#### Provided records:
^^^^
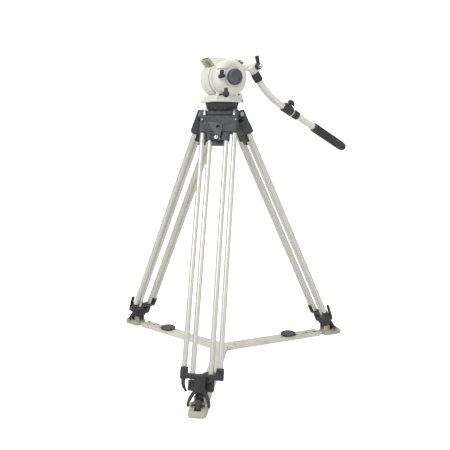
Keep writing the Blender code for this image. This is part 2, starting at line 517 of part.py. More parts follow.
^^^^
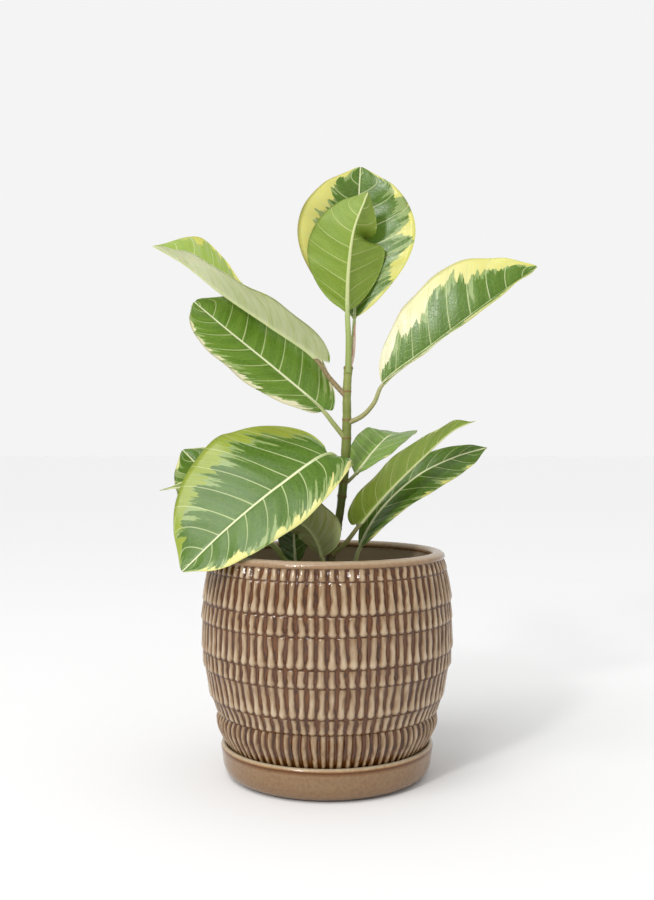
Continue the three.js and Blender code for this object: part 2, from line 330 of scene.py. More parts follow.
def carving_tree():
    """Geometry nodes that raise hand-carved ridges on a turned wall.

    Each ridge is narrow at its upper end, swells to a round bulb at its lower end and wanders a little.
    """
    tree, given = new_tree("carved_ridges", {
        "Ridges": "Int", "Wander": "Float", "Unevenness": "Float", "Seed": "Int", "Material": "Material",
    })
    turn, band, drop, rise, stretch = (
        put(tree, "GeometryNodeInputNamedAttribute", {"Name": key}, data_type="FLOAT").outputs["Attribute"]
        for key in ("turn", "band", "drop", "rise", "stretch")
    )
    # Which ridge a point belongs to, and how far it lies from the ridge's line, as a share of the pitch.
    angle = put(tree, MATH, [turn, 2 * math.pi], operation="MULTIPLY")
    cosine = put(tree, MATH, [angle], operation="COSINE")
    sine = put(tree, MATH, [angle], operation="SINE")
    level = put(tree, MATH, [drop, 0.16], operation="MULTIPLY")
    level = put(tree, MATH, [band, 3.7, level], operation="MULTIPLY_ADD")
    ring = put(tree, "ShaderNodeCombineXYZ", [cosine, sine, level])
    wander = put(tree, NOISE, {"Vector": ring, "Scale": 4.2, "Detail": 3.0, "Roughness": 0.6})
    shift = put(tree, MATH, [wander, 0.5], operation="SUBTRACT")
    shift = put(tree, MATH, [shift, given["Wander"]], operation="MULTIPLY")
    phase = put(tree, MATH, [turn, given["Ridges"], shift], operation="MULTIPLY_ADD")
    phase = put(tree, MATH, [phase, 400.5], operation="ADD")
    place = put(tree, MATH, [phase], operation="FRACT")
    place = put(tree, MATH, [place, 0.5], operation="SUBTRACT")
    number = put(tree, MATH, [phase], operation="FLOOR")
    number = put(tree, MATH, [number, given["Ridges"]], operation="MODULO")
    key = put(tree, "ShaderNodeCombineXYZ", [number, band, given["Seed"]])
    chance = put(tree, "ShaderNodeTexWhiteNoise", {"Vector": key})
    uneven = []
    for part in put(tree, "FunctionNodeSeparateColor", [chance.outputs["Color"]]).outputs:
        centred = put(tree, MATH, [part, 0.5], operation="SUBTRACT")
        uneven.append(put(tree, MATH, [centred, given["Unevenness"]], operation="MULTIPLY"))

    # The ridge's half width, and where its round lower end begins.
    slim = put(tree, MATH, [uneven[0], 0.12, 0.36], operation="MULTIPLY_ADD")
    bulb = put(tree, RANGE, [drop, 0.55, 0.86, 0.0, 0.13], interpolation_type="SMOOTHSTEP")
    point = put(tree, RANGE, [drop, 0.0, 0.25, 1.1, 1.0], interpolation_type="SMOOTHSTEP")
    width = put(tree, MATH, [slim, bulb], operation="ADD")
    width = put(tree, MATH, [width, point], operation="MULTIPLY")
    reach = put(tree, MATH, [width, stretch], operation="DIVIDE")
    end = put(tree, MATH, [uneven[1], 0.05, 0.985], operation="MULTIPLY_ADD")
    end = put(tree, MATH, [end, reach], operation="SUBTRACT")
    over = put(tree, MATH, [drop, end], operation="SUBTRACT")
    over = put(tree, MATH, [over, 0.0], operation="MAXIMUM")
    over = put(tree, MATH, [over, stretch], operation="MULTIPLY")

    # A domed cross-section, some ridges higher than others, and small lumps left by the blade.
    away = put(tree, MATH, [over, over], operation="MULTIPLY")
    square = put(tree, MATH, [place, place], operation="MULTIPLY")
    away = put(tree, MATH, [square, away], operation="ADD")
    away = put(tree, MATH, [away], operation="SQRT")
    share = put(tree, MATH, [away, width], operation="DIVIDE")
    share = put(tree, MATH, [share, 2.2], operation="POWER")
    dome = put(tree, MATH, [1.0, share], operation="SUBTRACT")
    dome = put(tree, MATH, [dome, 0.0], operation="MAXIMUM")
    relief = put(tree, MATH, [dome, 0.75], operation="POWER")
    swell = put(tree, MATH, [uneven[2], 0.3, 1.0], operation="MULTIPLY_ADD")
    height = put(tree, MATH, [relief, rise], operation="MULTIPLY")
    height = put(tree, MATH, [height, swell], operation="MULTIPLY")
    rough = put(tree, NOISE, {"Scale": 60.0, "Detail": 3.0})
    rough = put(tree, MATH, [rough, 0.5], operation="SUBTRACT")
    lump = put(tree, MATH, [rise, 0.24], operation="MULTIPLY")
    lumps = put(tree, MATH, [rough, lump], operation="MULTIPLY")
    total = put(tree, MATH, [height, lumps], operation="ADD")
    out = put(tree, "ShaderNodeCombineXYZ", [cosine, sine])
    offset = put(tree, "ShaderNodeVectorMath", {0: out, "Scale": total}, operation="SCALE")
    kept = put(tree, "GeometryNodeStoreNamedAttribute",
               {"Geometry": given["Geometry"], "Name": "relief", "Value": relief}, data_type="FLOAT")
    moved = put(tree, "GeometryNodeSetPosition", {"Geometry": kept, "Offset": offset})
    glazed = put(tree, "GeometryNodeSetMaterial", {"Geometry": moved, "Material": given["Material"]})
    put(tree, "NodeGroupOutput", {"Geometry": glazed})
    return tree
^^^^
Return nothing but the lines running from the line with "Continue the three.js" through the line with "a turned wall.", exactly as they appear.

Continue the three.js and Blender code for this object: part 2, from line 330 of scene.py. More parts follow.
def carving_tree():
    """Geometry nodes that raise hand-carved ridges on a turned wall.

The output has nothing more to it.